The advantage of learning online is that there is a great deal of flexibility as to when students can learn (e.g., day(s) of week and time(s) of day).



13) How does eLearning support a student who misses school due to sports, trips, etc.?

Students have some flexibility of pace, within a class schedule. 
Although there is an expectation that online students stay with the class to facilitate interaction and synergy, students can learn at different times of the day. 
Of course, learning online means one can participate wherever an Internet connection is available as well. 
Many elite athletes, injured or school-phobic students have taken online courses successfully.



14) Are computers available in schools to work at lunch times, before school, after school, etc.?

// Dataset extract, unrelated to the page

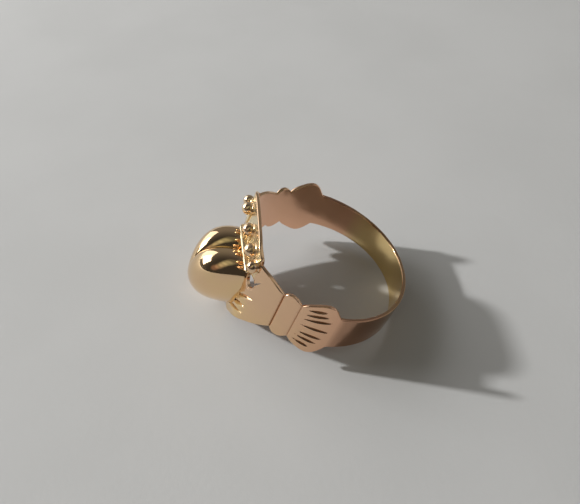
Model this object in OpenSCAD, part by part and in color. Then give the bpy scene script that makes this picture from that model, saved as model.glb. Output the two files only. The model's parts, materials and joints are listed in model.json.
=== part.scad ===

Computers are generally available in school libraries or computer labs for student work but this should be confirmed on a school-by-school basis, particularly if the student intends to do the majority of their online work using school computers after hours.



15) What computer requirements are there at home?

Internet access is all you need to work at home. 
A free, downloadable client (First Class) is provided for all students.
Additional course-specific software is provided free-of-charge for home installation for the duration of the course, see course descriptions for details. 
Students can also download a free productivity suite (optional) for use at home by visiting http://www.openoffice.org/.
Students are responsible for their own home computer and Internet connection if they wish to learn and work from home.



16) Are there examinations?

Grade 12 University courses have formal examinations that are written in person. 
Students will be given a choice of location (in north, east or west Halton) to attend to write these examinations. 
Other courses have online final 30% evaluation tasks or activities that vary depending on the course.

17) Can I take just Civics or Careers alone or do I have to take both together?

Either or both is fine, however our completion data shows that students attempting to repeat one or both credits after having failed a face-to-face class are unlikely to succeed.



18) Is there French Immersion online?

No, all courses are in English. 
Courses are selected for online development based on different criteria including (but not limited to): scope of interest, availability in the regular face-to-face program and suitability for online presentation.